Ultimately, in 1936 Luciano was convicted of forcing women into prostitution and he was sentenced to 30 to 50 years in New York’s maximum security Dannemora Prison. However, even though he was imprisoned, Luciano remained the head of his crime family.
Luciano quietly served his sentence as a model prisoner. He allegedly ordered his Mafia connections in Italy to help U.S. military intelligence during World War II before the Allied invasion of Italy. Luciano also boasted that his connections on the waterfront also helped avert maritime sabotage my enemies within the United States. As a result of his efforts he was granted a suspended sentence on the condition that he accepted deportation from the United States.
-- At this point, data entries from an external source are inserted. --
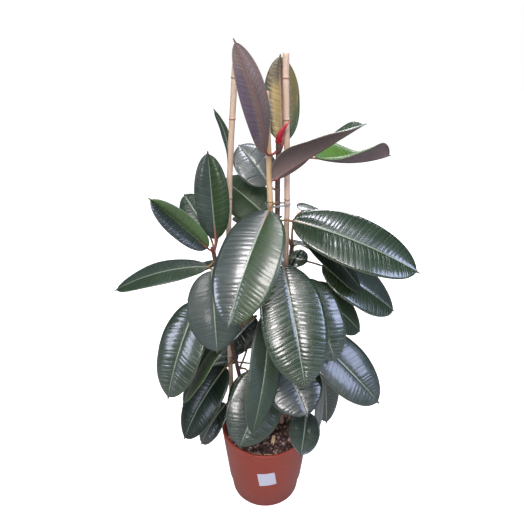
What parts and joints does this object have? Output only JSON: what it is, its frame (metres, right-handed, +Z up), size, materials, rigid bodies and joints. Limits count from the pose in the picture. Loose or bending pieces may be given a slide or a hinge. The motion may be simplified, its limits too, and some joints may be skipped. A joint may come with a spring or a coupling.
{
  "type": "potted rubber plant",
  "caption": "Bushy rubber plant with broad glossy dark leaves on upright stems, tied to bamboo canes, in a filled terracotta-coloured nursery pot",
  "frame": {"origin": "centre of the pot's underside, on the surface it stands on", "axes": "+Z up along the stems, -Y towards the side the picture was taken from, +X to the right seen from there"},
  "size_m": [0.59, 0.4512, 1.0252],
  "materials": {
    "terracotta": "satin terracotta-coloured moulded plastic",
    "label_paper": "matt white paper",
    "soil": "rough dark peat and bark compost",
    "stem_bark": "matt dark purple-brown young bark with node rings",
    "bamboo": "satin beige bamboo with brown node rings",
    "wire": "plastic-coated grey tie wire",
    "red_sheath": "glossy crimson leaf sheath",
    "leaf_young": "satin olive-gold young leaf",
    "leaf_green": "waxy, glossy blackish green upper face with a pale midrib, satin brown-mauve underside"
  },
  "bodies": {
    "root": {"pot": "terracotta", "pot_label": "label_paper", "potting_soil": "soil", "tall_stem": "stem_bark", "left_stem": "stem_bark", "back_stem": "stem_bark", "cane_left": "bamboo", "cane_middle": "bamboo", "cane_right": "bamboo", "cane_tie": "wire", "tall_sheath": "red_sheath", "tall_leaf_01": "leaf_green", "tall_leaf_02": "leaf_young", "tall_leaf_03": "leaf_green", "tall_leaf_04": "leaf_green", "tall_leaf_05": "leaf_green", "left_leaf_01": "leaf_green", "left_leaf_02": "leaf_green", "left_leaf_03": "leaf_green", "tall_leaf_06": "leaf_green", "tall_leaf_07": "leaf_green", "tall_leaf_08": "leaf_green", "back_leaf_01": "leaf_green", "back_leaf_02": "leaf_green", "back_leaf_03": "leaf_green", "tall_leaf_09": "leaf_green", "back_leaf_14": "leaf_green", "back_leaf_15": "leaf_green", "back_leaf_04": "leaf_green", "tall_leaf_12": "leaf_green", "back_leaf_16": "leaf_green", "back_leaf_05": "leaf_green", "tall_leaf_14": "leaf_green", "tall_leaf_15": "leaf_green", "left_leaf_04": "leaf_green", "left_leaf_05": "leaf_green", "left_leaf_06": "leaf_green", "left_leaf_07": "leaf_green", "left_leaf_08": "leaf_green", "left_leaf_09": "leaf_green", "left_leaf_10": "leaf_green", "left_leaf_11": "leaf_green", "back_leaf_06": "leaf_green", "back_leaf_07": "leaf_green", "tall_leaf_16": "leaf_green", "tall_leaf_17": "leaf_green", "back_leaf_08": "leaf_green", "left_leaf_12": "leaf_green", "back_leaf_09": "leaf_green", "left_leaf_13": "leaf_green", "back_leaf_10": "leaf_green", "left_leaf_14": "leaf_green", "back_leaf_11": "leaf_green", "back_leaf_12": "leaf_green", "back_leaf_13": "leaf_green", "left_leaf_15": "leaf_green"}
  },
  "joints": []
}
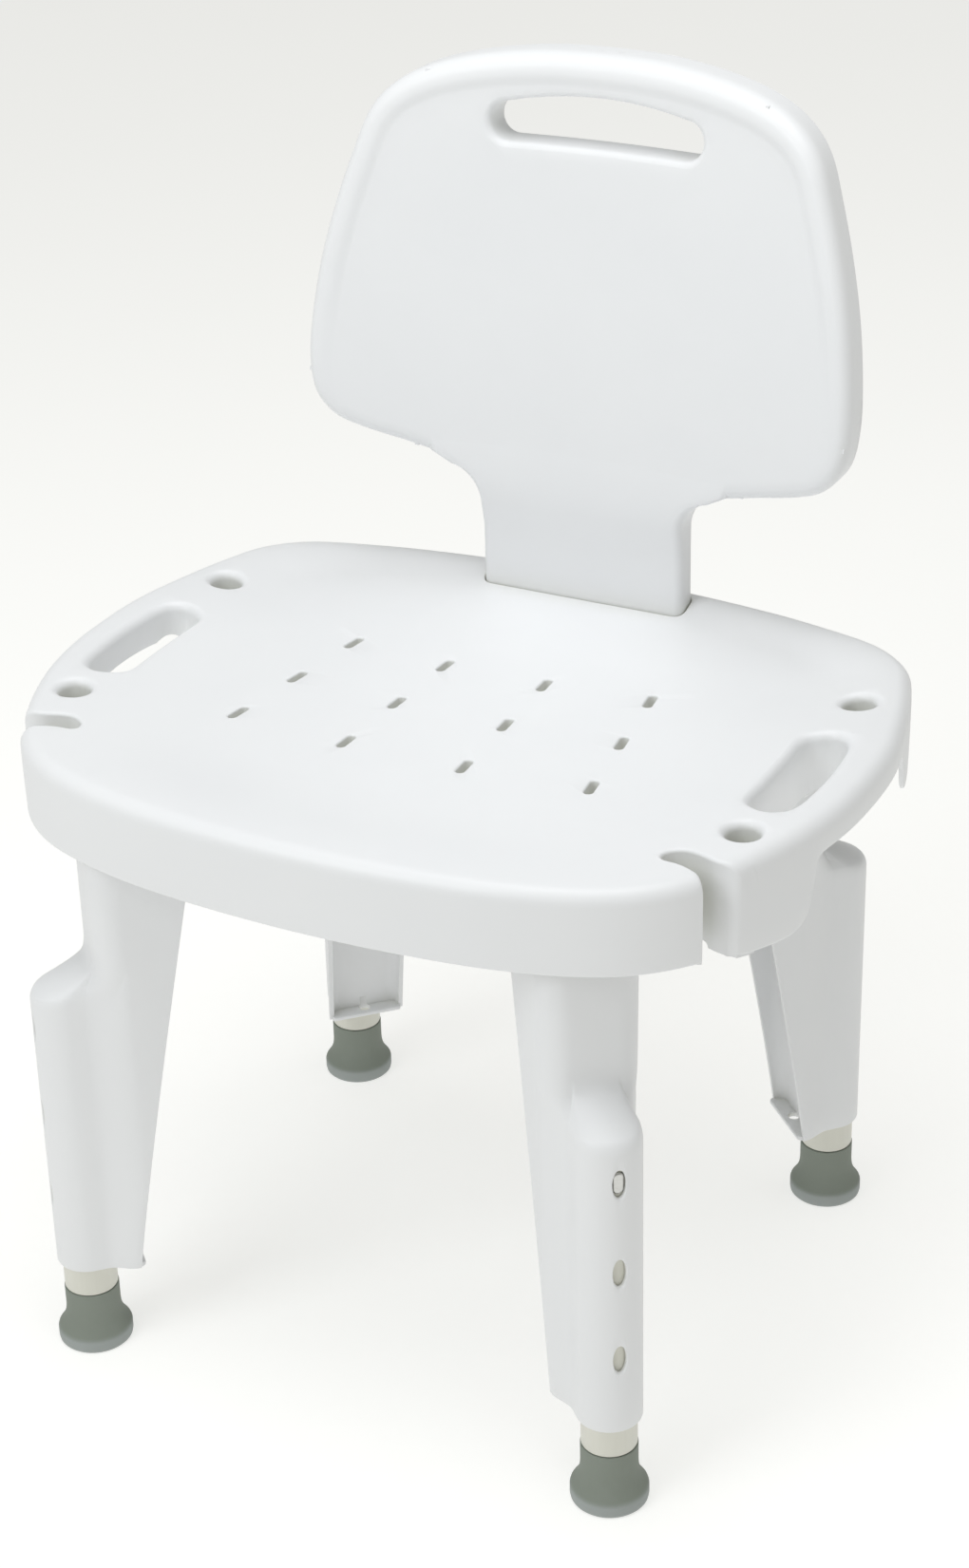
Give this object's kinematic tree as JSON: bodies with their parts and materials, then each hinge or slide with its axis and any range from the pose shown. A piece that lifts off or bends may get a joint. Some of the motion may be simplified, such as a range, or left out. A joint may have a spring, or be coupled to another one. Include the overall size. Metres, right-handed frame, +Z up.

Consequently, in 1946 now New York Governor Dewey announced that he was granting Luciano early parole due to his “wartime services.” Luciano was released from prison and immediately deported to Italy, where he settled in Naples.
After his deportation, Lucky purchased a pet Chihuahua and dubbed it “Bambi” to remind himself of his beloved America.
Although Lucky Luciano kept several long-term mistresses in the Italy and United States, he never got married and he never claimed to have fathered any children. Lucky Luciano was never allowed to return to the United States during his lifetime, and he was destined to live out the rest of his days in Italy in luxury.
Luciano suffered a massive heart attack on January 26, 1962, and died at the Capodichino Airport in Naples, Italy, after he met a Hollywood movie producer concerning a biography about his life. His body was paraded through the streets of Naples in a traditional horse-drawn carriage in a characteristically stylish procession. His final wish was to be returned to his adopted home of New York to be buried. In one final charitable act, Luciano’s body was allowed to be posthumously returned to the United States and buried at St. John’s Cathedral Cemetery in Queens, New York.
Longtime friend Cole Gambino spoke the eulogy at Lucky Luciana funeral, who then took the reins of the crime commission that Luciano founded. With the death of Luciano marked the end of an era in Mafia history.